The journey ought to have been short. It was not. The small glowing tile, in a turn of events that has been the subject of subsequent commentary, had been instructed by the Master at some previous moment to avoid all roads requiring payment. The tile, being a literal-minded creature, obeyed. Each time it tried to deliver us, it was overruled. The journey grew steadily longer, in a manner resembling, to my untrained eye, a sort of unending. Eventually the Master, after a particularly grand declaration of being right about everything, examined the tile more closely and emitted a sound which I shall not reproduce here. The setting was re-twiddled. The world resumed its proper proportions.
We arrived at a hotel by the sea. There was no chef. There had not been a chef for some hours. The other guests had, in the absence of a chef, fetched bags of food from a place that smelled, on inspection, of the very particular brown-bag joy of chips that come thin and salty and not at all from these islands. The Mrs and the Master collected a pale wine, which the Mrs pronounced cheap and cheerful, yet not unpleasant — a verdict that contains, on reflection, the entire philosophy of her people.
We sat on a decking. The decking proved to be popular.
A couple from Bradford arrived with their own brown bags and a pair of dogs of compound design — a springador, the Mrs explained, being a creature that is part spaniel and part Labrador, which is to say a creature that combines a Labrador's appetite with a spaniel's susceptibility to it. Their names were Maisie and Monty. Maisie was the senior. Monty deferred.
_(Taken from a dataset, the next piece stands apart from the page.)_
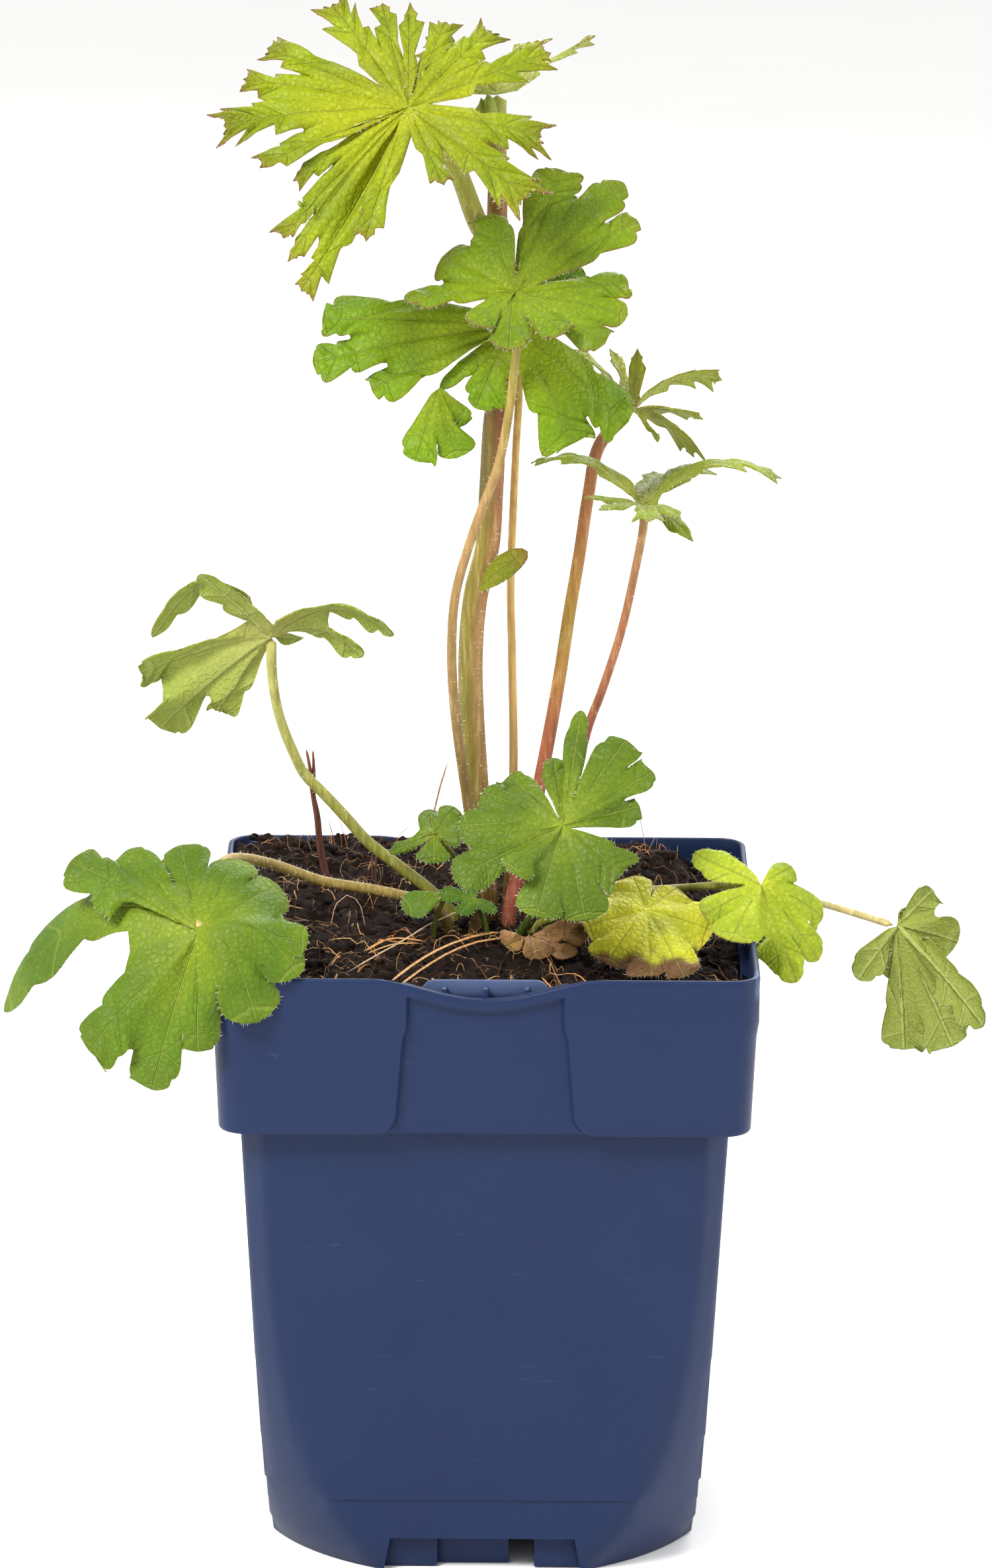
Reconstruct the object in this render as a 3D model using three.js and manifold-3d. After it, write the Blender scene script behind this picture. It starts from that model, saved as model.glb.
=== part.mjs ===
// A young potted delphinium: a hairy upright stem and long stalked, deeply cut leaves growing
// from peat in a square nursery pot of dark blue plastic.
// Millimetres, +Z up, origin on the pot's upright axis at floor level; the front faces -Y.
import * as THREE from 'three';
import { mergeVertices } from 'three/addons/utils/BufferGeometryUtils.js';
import Module from 'manifold-3d';

// Pot: a tapered square body with a stepped collar round its upper quarter.
const POT_HEIGHT = 141.2;
const RIM_HALF = 60;
const COLLAR_BOTTOM_HALF = 58.4;
const COLLAR_BOTTOM_Z = 105.2;
const COLLAR_FILLET = 6.5;
const SHOULDER_Z = 123.2;
const BODY_FOOT_HALF = 47.9;
const BODY_SEAM_HALF = 49.06;
const BODY_SHOULDER_HALF = 54.77;
const BODY_FILLET = 6;
const SEAM_Z = 17.2;
const SEAM_STEP = 0.4;
const WALL = 1.4;
const FLOOR_UNDER_Z = 7.9;
const FLOOR_TOP_Z = 9.4;
// The body's corners follow a cone: its radius at the floor and how much it grows on the way up.
const CONE_FOOT_RADIUS = 52;
const CONE_GROWTH = 22;
const CONE_GROWTH_HEIGHT = 40;
const CORNER_STEPS = 3;

// The dip in the middle of each rim side, and the recessed panel under it.
const DIP_DEPTH = 4.5;
const DIP_HALF = 24;
const BEAD_HEIGHT = 2.7;
const RECESS_DEPTH = 1.4;
const RECESS_TOP_HALF = 16.5;
const RECESS_BOTTOM_HALF = 19;
const RECESS_CORNER = 5;
const RECESS_HEIGHTS = [101, 105.2, 105.6, 106.7, 108.2, 110.2, 133];

// The label tab standing inside the front of the rim.
const TAB_Y = -54;
const TAB_HALF = 14;
const TAB_TOP_Z = 138.9;
const TAB_THICK = 1.2;

// Feet: a notch in the middle of each side leaves four corner feet.
const NOTCH_HALF = 22;
const NOTCH_TOP_HALF = 20.6;
const DRAIN_RADIUS = 1.8;
const DRAIN_SPACING = 26;

// Peat: mean height of its surface, its slopes, and the play left to whatever it touches.
const SOIL_Z = 133.8;
const SOIL_SLOPE_X = -0.045;
const SOIL_SLOPE_Y = 0.045;
const SOIL_CELLS = 14;
const PLAY = 0.4;
const HOLE_PLAY = 0.35;
const HOLE_SIDES = 6;
const WELD = 0.02;

// Leaves: blade thickness, and how far the side rays lean towards the lobe tip.
const BLADE = 0.7;
const RAY_LEAN = 1.0;
const RAY_LEAN_LOSS = 0.55;
const WIDEST_AT = 0.4;
const ROUND_TAPER = 1.8;
const HUB_RADIUS = 1.5;

// Surface looks.
const LOOKS = {
  pot: { color: 0x34446a, roughness: 0.5, metalness: 0 },
  soil: { color: 0x2a1a12, roughness: 0.95, metalness: 0 },
  stem: { color: 0x8a7a3c, roughness: 0.6, metalness: 0 },
  bright: { color: 0x9dbb1e, roughness: 0.55, metalness: 0 },
  green: { color: 0x6a9a20, roughness: 0.55, metalness: 0 },
  deep: { color: 0x4f8a2a, roughness: 0.55, metalness: 0 },
  yellow: { color: 0xb3b03a, roughness: 0.65, metalness: 0 },
  dry: { color: 0x8a6a4a, roughness: 0.85, metalness: 0 },
};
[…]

There was, between us three, the kind of brief and total understanding that the Master and the Mrs, for all their cleverness, have never quite managed with anyone.
After the people from Bradford came a couple from Liverpool with a labradoodle of advanced years, and then a number of people who turned out to know places the Master also knew, which is the way of these decks. Finally a Geordie arrived. The Master could not understand most of what the Geordie said, but the Geordie loved me with great clarity, and that, in the end, is all that matters.
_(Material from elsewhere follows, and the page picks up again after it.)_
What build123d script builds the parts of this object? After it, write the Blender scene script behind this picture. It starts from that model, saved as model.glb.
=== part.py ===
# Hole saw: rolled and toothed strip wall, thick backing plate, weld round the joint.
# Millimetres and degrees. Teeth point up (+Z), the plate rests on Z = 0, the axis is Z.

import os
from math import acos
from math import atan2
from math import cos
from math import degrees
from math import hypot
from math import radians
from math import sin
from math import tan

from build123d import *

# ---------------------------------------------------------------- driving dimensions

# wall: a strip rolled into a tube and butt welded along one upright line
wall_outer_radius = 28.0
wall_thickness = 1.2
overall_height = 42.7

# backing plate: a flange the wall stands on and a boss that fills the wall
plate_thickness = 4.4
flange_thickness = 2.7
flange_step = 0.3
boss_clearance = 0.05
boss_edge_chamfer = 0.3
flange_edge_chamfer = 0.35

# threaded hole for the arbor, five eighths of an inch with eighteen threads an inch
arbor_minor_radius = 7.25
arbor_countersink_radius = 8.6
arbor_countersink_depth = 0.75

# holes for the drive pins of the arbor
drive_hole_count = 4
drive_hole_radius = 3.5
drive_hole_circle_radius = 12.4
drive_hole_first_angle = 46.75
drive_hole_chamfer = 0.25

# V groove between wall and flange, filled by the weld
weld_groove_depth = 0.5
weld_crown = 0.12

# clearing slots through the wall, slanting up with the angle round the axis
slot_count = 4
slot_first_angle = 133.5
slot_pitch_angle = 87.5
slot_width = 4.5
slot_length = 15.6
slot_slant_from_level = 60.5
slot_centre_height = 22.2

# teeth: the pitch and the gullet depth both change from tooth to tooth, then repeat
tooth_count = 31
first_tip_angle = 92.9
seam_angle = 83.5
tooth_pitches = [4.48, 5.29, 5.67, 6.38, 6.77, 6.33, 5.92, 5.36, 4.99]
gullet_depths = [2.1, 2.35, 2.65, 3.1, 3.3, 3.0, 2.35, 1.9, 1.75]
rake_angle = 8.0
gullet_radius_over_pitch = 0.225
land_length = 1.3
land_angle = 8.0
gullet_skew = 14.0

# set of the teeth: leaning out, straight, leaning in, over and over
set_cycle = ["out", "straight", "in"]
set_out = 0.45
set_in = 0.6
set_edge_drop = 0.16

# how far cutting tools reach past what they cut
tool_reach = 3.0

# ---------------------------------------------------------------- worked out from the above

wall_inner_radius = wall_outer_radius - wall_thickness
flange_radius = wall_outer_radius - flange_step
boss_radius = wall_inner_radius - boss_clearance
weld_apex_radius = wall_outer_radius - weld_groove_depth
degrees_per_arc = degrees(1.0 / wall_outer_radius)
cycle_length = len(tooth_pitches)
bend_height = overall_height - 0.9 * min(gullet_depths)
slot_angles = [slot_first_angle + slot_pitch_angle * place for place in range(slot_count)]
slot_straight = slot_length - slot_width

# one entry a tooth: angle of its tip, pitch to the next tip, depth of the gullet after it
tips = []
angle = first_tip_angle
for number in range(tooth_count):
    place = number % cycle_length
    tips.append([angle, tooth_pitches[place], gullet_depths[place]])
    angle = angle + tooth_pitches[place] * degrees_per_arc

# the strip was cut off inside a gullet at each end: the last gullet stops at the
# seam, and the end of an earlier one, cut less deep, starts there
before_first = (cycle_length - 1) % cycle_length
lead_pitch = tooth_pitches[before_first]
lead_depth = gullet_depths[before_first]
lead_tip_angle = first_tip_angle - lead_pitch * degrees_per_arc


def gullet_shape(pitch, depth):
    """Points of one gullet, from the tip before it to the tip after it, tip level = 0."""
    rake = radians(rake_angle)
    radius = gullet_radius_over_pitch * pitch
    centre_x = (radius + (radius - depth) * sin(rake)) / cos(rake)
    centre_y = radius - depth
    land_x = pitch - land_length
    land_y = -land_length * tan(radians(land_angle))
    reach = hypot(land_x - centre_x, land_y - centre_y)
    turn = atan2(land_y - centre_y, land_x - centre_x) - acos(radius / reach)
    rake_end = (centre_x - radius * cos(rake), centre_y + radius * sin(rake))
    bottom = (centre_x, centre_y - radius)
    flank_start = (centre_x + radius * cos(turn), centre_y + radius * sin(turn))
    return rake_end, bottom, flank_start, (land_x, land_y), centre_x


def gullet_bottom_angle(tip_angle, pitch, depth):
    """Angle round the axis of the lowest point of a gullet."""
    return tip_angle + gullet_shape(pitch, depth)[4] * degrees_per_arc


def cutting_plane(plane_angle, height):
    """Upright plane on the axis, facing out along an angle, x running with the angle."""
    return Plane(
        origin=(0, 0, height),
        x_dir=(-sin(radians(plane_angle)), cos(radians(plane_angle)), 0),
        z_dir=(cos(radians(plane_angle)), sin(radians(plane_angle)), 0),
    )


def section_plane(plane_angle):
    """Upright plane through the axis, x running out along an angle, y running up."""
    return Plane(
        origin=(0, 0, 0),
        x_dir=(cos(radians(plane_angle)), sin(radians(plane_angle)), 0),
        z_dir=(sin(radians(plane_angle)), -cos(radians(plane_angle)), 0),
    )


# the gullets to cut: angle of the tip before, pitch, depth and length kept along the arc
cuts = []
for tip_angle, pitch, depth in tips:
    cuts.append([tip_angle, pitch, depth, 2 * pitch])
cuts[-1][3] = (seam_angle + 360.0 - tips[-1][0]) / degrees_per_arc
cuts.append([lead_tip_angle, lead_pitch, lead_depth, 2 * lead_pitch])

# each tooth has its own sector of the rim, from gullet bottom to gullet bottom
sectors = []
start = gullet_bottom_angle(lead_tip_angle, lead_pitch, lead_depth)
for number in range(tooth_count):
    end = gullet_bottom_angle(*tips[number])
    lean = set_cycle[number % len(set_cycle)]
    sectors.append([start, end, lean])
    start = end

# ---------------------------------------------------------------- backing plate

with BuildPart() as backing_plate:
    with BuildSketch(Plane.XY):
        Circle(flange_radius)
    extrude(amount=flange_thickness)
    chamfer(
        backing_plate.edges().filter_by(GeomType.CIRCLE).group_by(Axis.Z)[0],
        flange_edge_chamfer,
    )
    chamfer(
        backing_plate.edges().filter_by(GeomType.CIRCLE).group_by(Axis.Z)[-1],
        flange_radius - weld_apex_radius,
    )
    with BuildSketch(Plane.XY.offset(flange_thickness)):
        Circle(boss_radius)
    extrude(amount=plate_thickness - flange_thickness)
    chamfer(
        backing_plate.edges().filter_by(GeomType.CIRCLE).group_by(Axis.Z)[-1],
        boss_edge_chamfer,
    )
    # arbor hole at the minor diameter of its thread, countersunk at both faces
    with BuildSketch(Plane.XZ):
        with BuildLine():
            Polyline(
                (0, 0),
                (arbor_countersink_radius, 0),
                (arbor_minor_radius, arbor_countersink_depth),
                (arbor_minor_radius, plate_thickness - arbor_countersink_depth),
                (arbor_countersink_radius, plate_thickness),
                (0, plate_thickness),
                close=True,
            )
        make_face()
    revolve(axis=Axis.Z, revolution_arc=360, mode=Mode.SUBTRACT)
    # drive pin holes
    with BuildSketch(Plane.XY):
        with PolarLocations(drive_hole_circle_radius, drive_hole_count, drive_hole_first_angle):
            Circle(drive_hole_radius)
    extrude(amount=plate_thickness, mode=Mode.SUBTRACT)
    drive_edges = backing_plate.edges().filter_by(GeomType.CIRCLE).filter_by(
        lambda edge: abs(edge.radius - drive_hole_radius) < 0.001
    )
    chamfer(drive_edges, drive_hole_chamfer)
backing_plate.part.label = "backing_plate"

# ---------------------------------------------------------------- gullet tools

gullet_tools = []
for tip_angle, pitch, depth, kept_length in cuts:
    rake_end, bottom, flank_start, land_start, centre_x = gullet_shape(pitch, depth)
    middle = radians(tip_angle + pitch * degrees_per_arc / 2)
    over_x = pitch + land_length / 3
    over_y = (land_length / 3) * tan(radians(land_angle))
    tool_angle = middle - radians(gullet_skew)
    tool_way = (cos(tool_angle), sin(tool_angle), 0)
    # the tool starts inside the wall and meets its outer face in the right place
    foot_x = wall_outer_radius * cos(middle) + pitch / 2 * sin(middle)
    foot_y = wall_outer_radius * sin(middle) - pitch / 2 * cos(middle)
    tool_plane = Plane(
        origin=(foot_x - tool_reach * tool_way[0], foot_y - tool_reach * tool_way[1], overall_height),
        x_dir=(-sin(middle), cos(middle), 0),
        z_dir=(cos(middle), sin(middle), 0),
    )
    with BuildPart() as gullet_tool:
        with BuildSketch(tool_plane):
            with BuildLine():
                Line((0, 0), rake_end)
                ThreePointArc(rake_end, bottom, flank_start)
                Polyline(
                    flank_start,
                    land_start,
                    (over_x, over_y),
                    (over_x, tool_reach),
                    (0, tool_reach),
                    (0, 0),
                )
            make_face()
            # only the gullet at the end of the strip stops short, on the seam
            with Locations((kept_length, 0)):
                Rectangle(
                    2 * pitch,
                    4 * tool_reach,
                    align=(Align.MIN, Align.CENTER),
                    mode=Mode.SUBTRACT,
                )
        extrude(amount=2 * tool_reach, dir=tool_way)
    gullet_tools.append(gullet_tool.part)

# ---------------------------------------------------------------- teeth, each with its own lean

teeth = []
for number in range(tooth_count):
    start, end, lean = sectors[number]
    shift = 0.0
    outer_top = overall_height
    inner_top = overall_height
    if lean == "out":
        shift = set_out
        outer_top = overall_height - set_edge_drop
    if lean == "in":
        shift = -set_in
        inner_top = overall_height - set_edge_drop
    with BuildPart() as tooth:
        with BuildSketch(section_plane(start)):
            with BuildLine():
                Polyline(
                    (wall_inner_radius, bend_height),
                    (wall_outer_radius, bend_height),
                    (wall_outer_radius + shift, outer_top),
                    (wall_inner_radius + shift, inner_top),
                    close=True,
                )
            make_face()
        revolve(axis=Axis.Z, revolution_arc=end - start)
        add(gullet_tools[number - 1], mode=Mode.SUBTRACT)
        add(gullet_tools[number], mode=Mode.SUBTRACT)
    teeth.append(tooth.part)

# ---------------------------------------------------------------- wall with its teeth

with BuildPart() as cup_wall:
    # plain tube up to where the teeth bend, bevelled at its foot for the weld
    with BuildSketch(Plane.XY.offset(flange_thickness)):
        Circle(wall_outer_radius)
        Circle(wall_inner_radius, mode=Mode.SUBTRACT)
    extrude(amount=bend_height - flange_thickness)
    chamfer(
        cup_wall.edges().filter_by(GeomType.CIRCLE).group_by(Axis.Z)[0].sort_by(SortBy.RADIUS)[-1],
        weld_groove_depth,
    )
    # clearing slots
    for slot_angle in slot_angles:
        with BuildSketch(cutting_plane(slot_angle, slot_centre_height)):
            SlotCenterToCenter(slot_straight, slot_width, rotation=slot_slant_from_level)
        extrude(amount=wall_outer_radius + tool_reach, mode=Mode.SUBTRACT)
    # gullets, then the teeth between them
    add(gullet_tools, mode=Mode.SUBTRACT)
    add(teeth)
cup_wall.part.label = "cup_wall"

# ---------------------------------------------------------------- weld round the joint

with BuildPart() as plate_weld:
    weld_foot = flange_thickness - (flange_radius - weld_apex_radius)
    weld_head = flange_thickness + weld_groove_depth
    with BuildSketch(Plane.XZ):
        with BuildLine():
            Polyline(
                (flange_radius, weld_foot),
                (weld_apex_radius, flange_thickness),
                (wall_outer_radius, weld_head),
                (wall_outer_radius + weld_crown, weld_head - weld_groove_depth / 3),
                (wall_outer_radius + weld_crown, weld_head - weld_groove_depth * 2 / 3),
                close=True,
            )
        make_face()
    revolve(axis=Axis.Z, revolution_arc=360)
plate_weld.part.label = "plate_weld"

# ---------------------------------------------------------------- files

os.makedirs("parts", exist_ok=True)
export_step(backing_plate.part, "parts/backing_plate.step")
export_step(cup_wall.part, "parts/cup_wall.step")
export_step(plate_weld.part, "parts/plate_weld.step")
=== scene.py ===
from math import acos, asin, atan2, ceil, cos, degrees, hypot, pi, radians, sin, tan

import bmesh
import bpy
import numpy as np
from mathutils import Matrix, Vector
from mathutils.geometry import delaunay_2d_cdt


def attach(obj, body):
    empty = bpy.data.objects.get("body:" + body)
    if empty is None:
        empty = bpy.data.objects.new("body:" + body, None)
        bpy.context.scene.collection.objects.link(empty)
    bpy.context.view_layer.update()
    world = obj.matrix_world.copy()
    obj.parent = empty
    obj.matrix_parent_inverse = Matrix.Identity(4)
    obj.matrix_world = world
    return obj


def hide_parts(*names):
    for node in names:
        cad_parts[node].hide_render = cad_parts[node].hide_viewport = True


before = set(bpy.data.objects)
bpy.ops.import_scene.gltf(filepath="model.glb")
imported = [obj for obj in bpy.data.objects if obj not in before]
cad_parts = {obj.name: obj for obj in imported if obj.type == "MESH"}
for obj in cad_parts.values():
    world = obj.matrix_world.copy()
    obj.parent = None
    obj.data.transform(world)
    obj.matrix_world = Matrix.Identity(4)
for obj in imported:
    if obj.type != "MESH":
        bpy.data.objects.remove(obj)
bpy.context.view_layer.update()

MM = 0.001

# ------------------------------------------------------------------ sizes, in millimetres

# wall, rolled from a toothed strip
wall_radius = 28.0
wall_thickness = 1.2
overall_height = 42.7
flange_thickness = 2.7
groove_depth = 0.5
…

Earlier in the afternoon, at a shop where the Master had purchased shirts he ought to have brought from home, we had been recommended a walk by a woman with a broken leg and three spaniels of her own. The walk was for tomorrow. Tonight was for the decking.
The Master, by his second glass, had pronounced no verdict on the wine. In his vocabulary, that is the verdict reserved for hotel Pinot Grigio. The decking compensated handsomely.
— S.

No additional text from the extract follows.